_Information supplied_:
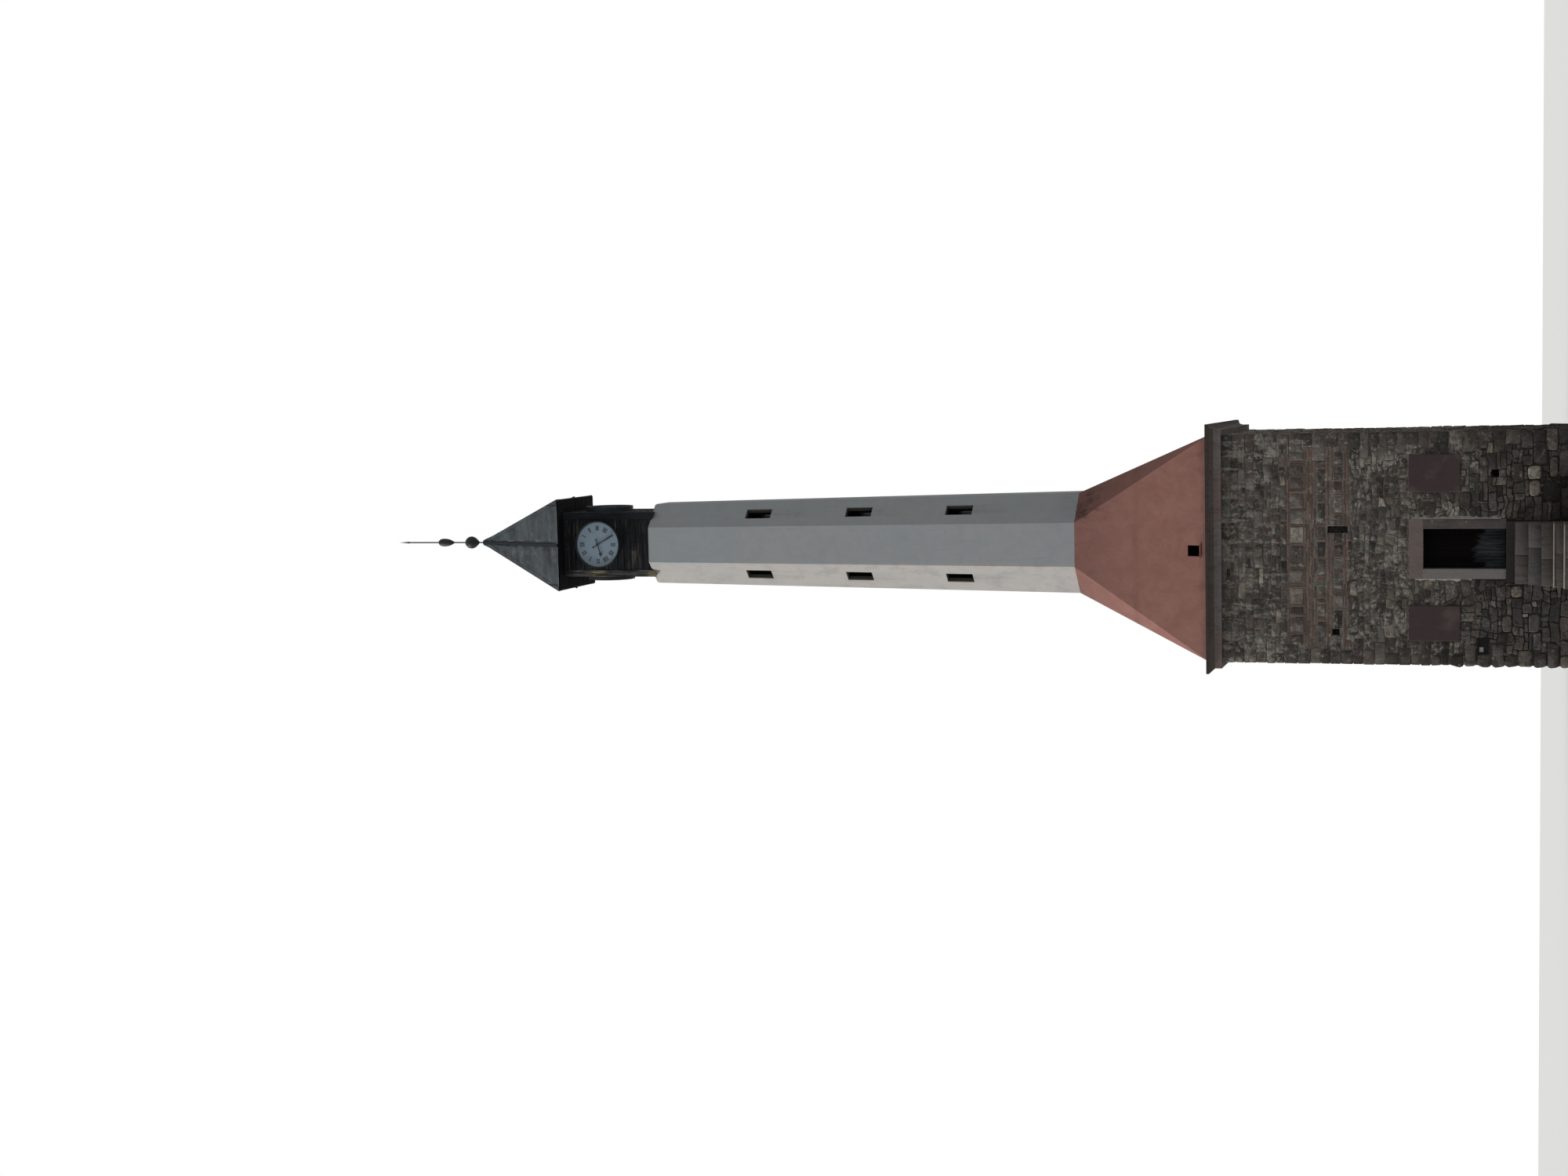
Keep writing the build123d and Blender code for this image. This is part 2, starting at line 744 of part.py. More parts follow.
with BuildPart() as roof_strips:
    add(roof_form(eave_width + 2 * flashing_thick, apex_level))
    with BuildSketch(Plane.XY.offset(roof_level)):
        for turn in (45, 135):
            Rectangle(2 * eave_width, flashing_width, rotation=turn)
        Rectangle(apex_cap_width, apex_cap_width)
    extrude(amount=roof_height, mode=Mode.INTERSECT)
    add(roof_seams.part)
    add(roof_form(eave_width, apex_level), mode=Mode.SUBTRACT)
keep(roof_strips.part, "roof_strips")

# Finial: a rod carrying a pear below and a bud above, ending in a slim spindle
with BuildPart() as finial:
    with BuildSketch(section_plane(0)):
        low_foot, low_wide, low_head = [apex_level + rise for rise in lower_ball_levels]
        high_foot, high_wide, high_head = [apex_level + rise for rise in upper_ball_levels]
        tip = apex_level + finial_height
        spindle_foot = apex_level + spindle_level
        with BuildLine():
            Line((0, apex_level), (rod_radius, apex_level))
            Line((rod_radius, apex_level), (rod_radius, low_foot))
            Spline((rod_radius, low_foot), (lower_ball_radius, low_wide), (rod_radius, low_head),
                   tangents=[lower_ball_swell, ball_taper])
            Line((rod_radius, low_head), (rod_radius, high_foot))
            Spline((rod_radius, high_foot), (upper_ball_radius, high_wide), (rod_radius, high_head),
                   tangents=[upper_ball_swell, ball_taper])
            Line((rod_radius, high_head), (rod_radius, spindle_foot))
            Polyline((rod_radius, spindle_foot), (spindle_radius, spindle_foot), (0, tip), (0, apex_level))
        make_face()
    revolve(axis=Axis.Z)
keep(finial.part, "finial")
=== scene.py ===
"""Dresses the clock tower: laid stone, brick bands, render, timber, dials and sheet metal.

Metres, in the frame of the packed model: X to the right, Y away from the door, Z up.
"""

import math
import random
from collections import namedtuple
from fnmatch import fnmatch

import bmesh
import bpy
from bpy.props import FloatProperty, FloatVectorProperty, IntProperty, PointerProperty
from mathutils import Matrix, Vector, noise


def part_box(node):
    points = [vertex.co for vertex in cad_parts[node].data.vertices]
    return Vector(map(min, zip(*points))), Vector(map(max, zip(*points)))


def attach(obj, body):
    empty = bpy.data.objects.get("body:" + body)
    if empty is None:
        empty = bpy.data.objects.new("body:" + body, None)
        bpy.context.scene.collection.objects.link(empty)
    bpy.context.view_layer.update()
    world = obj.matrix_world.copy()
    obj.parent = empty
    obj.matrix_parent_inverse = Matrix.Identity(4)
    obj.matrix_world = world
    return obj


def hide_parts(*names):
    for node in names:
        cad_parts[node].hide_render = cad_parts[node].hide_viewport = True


bl_info = {
    "name": "Clock tower finishes",
    "version": (1, 0, 0),
    "blender": (4, 5, 0),
    "location": "View3D > Sidebar > Clock tower",
    "description": "Lays the stones, boards, sheets and dials of a clock tower over its packed model",
    "category": "Object",
}

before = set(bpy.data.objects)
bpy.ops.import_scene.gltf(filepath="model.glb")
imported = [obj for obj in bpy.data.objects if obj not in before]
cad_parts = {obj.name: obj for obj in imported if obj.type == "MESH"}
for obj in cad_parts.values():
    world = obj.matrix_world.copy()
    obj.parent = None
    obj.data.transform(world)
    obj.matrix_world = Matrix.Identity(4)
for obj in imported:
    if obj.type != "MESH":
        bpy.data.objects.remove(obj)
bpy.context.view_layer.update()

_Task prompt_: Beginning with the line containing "tip), (0, apex_level))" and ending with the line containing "cad_parts[node].hide_render = cad_parts[node].hide_viewport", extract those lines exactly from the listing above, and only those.

_Final answer_:
            Polyline((rod_radius, spindle_foot), (spindle_radius, spindle_foot), (0, tip), (0, apex_level))
        make_face()
    revolve(axis=Axis.Z)
keep(finial.part, "finial")
=== scene.py ===
"""Dresses the clock tower: laid stone, brick bands, render, timber, dials and sheet metal.

Metres, in the frame of the packed model: X to the right, Y away from the door, Z up.
"""

import math
import random
from collections import namedtuple
from fnmatch import fnmatch

import bmesh
import bpy
from bpy.props import FloatProperty, FloatVectorProperty, IntProperty, PointerProperty
from mathutils import Matrix, Vector, noise


def part_box(node):
    points = [vertex.co for vertex in cad_parts[node].data.vertices]
    return Vector(map(min, zip(*points))), Vector(map(max, zip(*points)))


def attach(obj, body):
    empty = bpy.data.objects.get("body:" + body)
    if empty is None:
        empty = bpy.data.objects.new("body:" + body, None)
        bpy.context.scene.collection.objects.link(empty)
    bpy.context.view_layer.update()
    world = obj.matrix_world.copy()
    obj.parent = empty
    obj.matrix_parent_inverse = Matrix.Identity(4)
    obj.matrix_world = world
    return obj


def hide_parts(*names):
    for node in names:
        cad_parts[node].hide_render = cad_parts[node].hide_viewport = True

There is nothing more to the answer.